My favorite moment in the book comes in the second-to-last story, “The Resident,” narrated by a female writer who doesn’t fit in with the other artistic residents of a mountaintop retreat, but refuses to apologize for being herself. Lydia, another resident, confronts the narrator with criticism about her novel-in-progress that Machado herself might receive:

“Do you ever worry about writing the madwoman-in-the-attic story?…You know. That old trope. Writing a story where the female protagonist is utterly batty. It’s sort of a tiresome and regressive and, well, done…don’t you think? And the mad lesbian, isn’t that a stereotype as well?”

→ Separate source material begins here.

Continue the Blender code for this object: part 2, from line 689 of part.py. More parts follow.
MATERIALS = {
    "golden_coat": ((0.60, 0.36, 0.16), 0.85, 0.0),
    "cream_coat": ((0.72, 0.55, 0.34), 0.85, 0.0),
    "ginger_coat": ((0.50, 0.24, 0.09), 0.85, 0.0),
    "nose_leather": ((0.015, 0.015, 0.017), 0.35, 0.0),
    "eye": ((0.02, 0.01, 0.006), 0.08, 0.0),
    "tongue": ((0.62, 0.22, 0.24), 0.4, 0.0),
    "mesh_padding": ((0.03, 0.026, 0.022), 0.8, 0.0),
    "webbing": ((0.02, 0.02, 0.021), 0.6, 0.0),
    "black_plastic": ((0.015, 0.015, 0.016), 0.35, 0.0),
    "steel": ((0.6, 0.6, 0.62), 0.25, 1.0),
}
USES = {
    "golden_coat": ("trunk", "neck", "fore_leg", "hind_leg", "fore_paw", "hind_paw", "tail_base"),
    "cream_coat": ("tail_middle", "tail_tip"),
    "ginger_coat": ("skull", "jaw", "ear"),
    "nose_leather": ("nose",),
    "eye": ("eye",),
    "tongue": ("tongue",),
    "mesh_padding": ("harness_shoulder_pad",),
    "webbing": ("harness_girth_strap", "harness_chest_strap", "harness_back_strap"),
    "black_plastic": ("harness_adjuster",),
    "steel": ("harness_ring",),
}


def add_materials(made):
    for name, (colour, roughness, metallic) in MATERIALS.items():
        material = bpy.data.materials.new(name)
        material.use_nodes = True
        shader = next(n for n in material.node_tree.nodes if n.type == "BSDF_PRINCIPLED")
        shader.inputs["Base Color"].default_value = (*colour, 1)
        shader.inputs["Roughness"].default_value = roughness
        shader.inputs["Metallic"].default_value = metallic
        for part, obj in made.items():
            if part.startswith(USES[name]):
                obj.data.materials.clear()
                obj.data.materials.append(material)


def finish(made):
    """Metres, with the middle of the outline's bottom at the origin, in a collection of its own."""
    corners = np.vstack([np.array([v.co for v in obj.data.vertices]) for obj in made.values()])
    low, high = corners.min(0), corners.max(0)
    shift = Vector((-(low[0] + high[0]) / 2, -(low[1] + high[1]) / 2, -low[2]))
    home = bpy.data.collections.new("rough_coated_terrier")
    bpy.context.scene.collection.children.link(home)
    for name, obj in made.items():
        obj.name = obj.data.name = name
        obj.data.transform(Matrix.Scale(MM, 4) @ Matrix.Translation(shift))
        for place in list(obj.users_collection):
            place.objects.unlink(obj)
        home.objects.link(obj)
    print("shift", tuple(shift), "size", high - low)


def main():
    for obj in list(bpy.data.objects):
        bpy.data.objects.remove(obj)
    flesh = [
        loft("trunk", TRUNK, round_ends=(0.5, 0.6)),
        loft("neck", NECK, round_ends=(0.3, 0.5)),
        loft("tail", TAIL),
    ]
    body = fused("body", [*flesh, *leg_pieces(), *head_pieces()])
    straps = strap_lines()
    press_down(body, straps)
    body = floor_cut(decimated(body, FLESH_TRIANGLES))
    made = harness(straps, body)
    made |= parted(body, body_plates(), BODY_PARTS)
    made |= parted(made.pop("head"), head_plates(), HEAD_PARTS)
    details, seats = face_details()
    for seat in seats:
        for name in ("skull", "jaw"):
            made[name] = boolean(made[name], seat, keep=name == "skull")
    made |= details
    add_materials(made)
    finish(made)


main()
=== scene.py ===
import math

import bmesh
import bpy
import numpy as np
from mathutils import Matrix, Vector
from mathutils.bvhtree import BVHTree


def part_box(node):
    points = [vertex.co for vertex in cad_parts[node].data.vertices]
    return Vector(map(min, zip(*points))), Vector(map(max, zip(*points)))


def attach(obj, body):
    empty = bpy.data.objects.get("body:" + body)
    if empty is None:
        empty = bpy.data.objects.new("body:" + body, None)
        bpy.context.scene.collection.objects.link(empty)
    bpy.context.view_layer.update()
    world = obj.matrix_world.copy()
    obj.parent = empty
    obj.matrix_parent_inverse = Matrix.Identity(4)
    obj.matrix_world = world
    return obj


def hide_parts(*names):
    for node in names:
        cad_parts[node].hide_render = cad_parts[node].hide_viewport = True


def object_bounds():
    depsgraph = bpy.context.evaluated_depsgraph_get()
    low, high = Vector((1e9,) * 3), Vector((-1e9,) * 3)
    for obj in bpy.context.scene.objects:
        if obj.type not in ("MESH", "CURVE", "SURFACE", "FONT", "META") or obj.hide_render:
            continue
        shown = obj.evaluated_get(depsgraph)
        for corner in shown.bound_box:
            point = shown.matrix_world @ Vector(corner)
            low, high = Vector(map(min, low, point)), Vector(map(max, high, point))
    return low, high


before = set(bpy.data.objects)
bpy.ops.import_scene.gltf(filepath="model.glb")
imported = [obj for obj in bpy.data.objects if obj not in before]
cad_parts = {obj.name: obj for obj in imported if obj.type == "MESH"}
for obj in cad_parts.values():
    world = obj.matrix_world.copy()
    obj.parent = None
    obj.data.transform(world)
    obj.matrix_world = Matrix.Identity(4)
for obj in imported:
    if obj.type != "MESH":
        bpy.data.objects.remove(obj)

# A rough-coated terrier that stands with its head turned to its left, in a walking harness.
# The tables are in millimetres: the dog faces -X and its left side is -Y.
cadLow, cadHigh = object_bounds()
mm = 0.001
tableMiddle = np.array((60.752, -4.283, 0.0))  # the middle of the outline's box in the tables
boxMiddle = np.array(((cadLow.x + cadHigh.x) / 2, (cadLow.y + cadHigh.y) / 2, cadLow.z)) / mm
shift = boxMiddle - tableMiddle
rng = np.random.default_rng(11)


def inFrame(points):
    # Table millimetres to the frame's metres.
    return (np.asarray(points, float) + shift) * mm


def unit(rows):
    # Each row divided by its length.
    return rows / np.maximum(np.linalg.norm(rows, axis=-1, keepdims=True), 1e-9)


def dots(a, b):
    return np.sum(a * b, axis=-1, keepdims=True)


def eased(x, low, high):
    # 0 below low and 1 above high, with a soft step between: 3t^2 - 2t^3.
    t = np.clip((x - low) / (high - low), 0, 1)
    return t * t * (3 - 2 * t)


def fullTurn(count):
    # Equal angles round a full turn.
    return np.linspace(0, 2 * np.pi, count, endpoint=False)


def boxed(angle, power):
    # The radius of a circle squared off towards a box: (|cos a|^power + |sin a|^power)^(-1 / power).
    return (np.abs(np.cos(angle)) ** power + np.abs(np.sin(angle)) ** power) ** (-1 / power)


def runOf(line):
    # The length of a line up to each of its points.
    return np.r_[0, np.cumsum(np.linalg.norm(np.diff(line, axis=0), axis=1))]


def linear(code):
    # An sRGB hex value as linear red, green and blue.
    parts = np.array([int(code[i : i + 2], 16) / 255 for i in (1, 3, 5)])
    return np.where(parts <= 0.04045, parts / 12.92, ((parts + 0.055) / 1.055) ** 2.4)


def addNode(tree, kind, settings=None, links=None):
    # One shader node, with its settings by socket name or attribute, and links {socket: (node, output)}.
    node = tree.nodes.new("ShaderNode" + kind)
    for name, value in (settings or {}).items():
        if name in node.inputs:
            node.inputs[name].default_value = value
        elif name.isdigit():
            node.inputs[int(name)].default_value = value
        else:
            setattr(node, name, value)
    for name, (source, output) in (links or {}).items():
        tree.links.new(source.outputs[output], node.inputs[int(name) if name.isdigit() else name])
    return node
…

The narrator defends her novel’s main character as: “She’s me. More or less. She’s just in her head a lot.” Lydia tells her not to write about herself and the narrator says, “Men are permitted to write concealed autobiography, but I cannot do the same? It’s ego if I do it?” I wanted to stand up and cheer after reading this dialogue, for I received similar criticism from a male professor in graduate school.

But you don’t have to identify exactly with Machado’s characters to feel inspired by this exceptional collection. We have all felt rejected at times, have tried to hide who we really are for fear that our true selves are unacceptable. With her unique blend of horror and realism, Machado shows us what it is to be human today.